_STATED GOAL_. Print all records exactly, leaving nothing out.

3D code data:
━━━
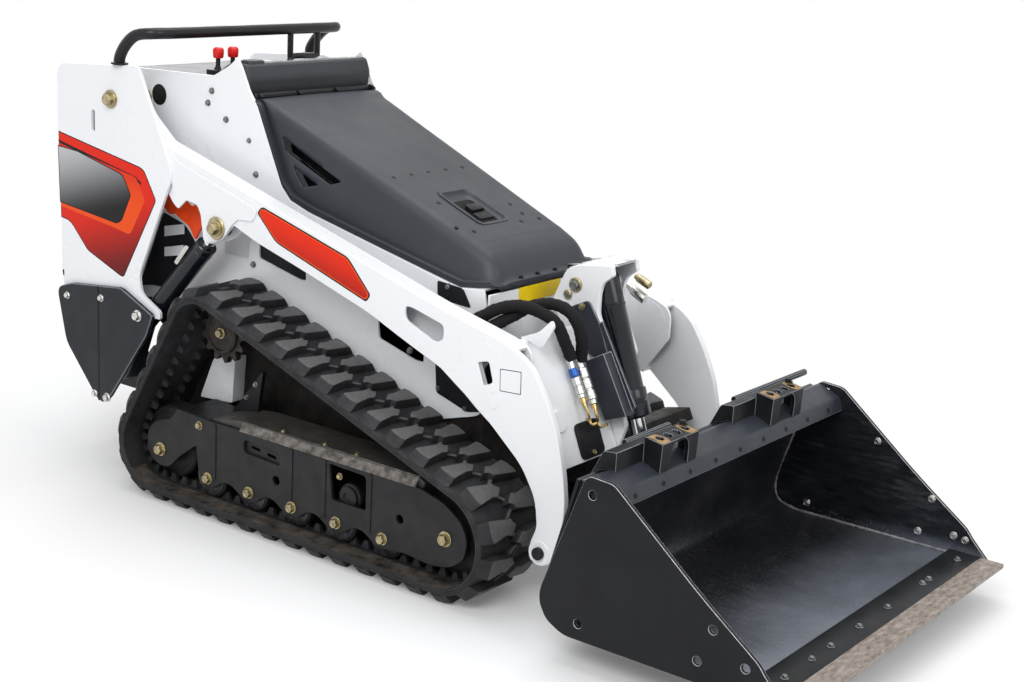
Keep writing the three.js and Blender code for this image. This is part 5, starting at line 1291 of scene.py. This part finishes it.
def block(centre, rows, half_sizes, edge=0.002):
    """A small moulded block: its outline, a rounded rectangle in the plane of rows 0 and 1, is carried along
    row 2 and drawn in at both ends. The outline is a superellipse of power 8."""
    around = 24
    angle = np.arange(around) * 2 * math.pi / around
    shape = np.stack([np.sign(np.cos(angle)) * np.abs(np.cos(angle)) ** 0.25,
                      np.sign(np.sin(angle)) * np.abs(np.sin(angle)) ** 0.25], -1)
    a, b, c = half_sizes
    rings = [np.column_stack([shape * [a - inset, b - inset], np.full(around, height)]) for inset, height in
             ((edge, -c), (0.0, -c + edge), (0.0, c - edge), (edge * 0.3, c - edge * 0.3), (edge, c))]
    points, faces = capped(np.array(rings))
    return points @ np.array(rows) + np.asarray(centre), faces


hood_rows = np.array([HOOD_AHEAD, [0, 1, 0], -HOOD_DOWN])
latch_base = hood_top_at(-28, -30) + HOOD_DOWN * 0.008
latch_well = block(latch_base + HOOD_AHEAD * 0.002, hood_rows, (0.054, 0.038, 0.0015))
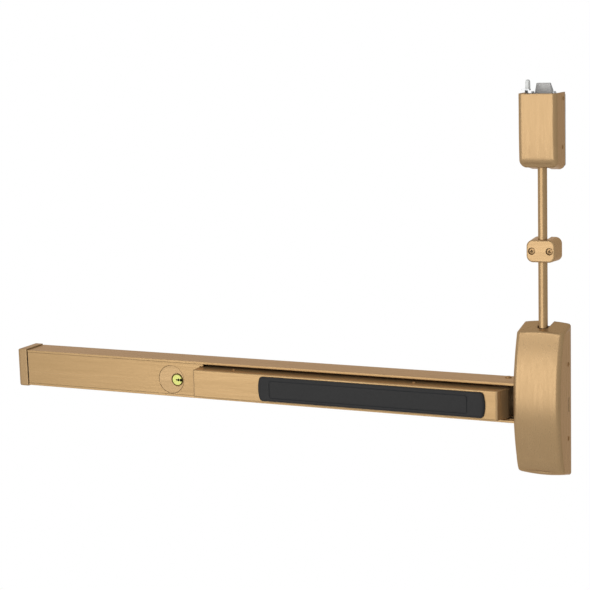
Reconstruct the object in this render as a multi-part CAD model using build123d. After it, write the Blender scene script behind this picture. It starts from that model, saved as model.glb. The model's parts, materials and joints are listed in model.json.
━━━
_OUTPUT FOR THIS TASK_.
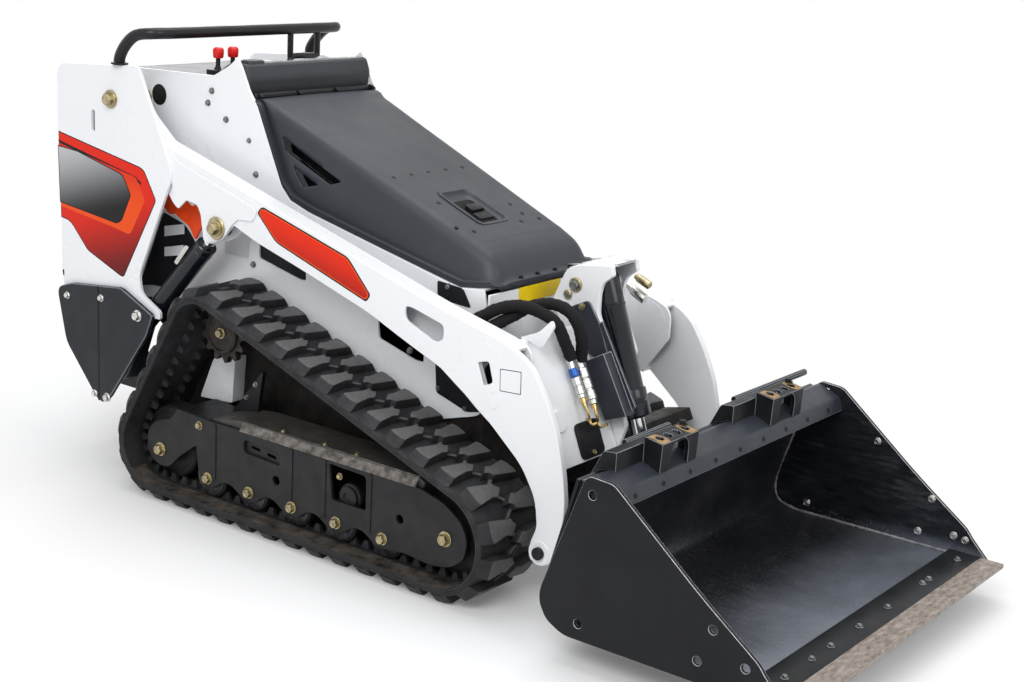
Keep writing the three.js and Blender code for this image. This is part 5, starting at line 1291 of scene.py. This part finishes it.
def block(centre, rows, half_sizes, edge=0.002):
    """A small moulded block: its outline, a rounded rectangle in the plane of rows 0 and 1, is carried along
    row 2 and drawn in at both ends. The outline is a superellipse of power 8."""
    around = 24
    angle = np.arange(around) * 2 * math.pi / around
    shape = np.stack([np.sign(np.cos(angle)) * np.abs(np.cos(angle)) ** 0.25,
                      np.sign(np.sin(angle)) * np.abs(np.sin(angle)) ** 0.25], -1)
    a, b, c = half_sizes
    rings = [np.column_stack([shape * [a - inset, b - inset], np.full(around, height)]) for inset, height in
             ((edge, -c), (0.0, -c + edge), (0.0, c - edge), (edge * 0.3, c - edge * 0.3), (edge, c))]
    points, faces = capped(np.array(rings))
    return points @ np.array(rows) + np.asarray(centre), faces


hood_rows = np.array([HOOD_AHEAD, [0, 1, 0], -HOOD_DOWN])
latch_base = hood_top_at(-28, -30) + HOOD_DOWN * 0.008
latch_well = block(latch_base + HOOD_AHEAD * 0.002, hood_rows, (0.054, 0.038, 0.0015))
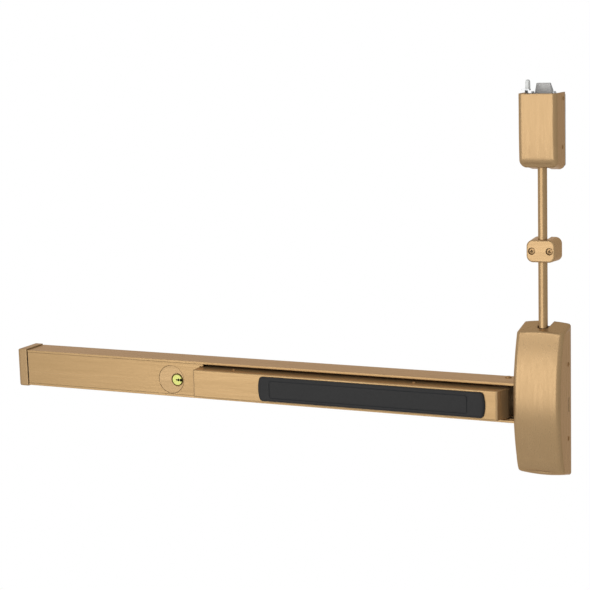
Reconstruct the object in this render as a multi-part CAD model using build123d. After it, write the Blender scene script behind this picture. It starts from that model, saved as model.glb. The model's parts, materials and joints are listed in model.json.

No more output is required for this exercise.